Oysters appear to be suffering substantially from climate change. Oyster populations in the Atlantic ocean on the United States’ east coast have declined dramatically over the last 4 decades, in large part due to two infectious diseases, Dermo and MSX, short for multinucleated sphere unknown, its name before the cause, Haplosporidium nelsoni, was discovered. Dermo is a warm water protozoan pathogen, so increasing sea surface temperatures have encouraged the spread of the diseases. Dermo is now found in Delaware Bay, in the central Atlantic coast, but also further north, in Long Island Sound, Massachusetts, and Rhode Island. It is also found in the northern-most reaches of the U.S. Atlantic coast, in Maine, and is spreading to Maine. Milder winters have enabled the parasite responsible to survive throughout the year, as well as spread to more distant habitats. And warmer waters and increased salinity has fostered the spread of Haplosporidium nelsoni (MSX).
Oysters are an important fishery stock, but also keep the marine environment healthy. By filter feeding, oysters temper the quantities of nutrients and microorganisms in coastal waters. Without the oysters’ contribution, algae proliferate and poison the waters, creating dead zones where fish and shellfish can’t live.
Amphibians are also succumbing to infectious diseases that proliferate during climate change. For instance, harlequin frogs endemic in Central America have disappeared at an alarming rate, in large degree due to a fungus that infects and kills the animals. Some researchers posited a connection to climate change, and a recent analysis suggests that climate change makes the jungle more hospitable for the fungus. Climate change has elevated night time temperatures, and brought more clouds during the day. The night time temperature is moving closer to the optimum temperature for the fungus, and the change in cloud cover provides fewer hot spots for frogs to seek refuge from the fungus. While not of direct consequence to human health, the disappearance of frogs points to the devastating effect that a changing climate has on biodiversity and may remove important links—such as the oyster—in a health environment.
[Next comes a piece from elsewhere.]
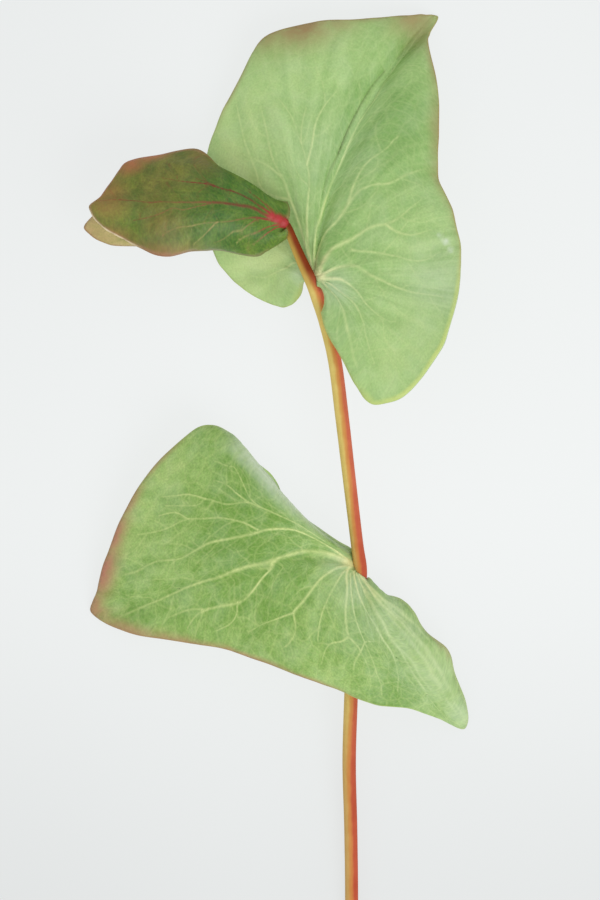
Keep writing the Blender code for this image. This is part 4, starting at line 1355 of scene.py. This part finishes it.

Researchers will work on to understand the effect of climate change on not only the health of the planet but also that of its inhabitants, and could provide tools to predict when and where infectious outbreaks occur. No matter how well we understand and predict climate-triggered outbreaks, it appears clear that mitigating climate change—reducing greenhouse gas emissions, in particular—is the most important step towards stemming the spread of infectious diseases.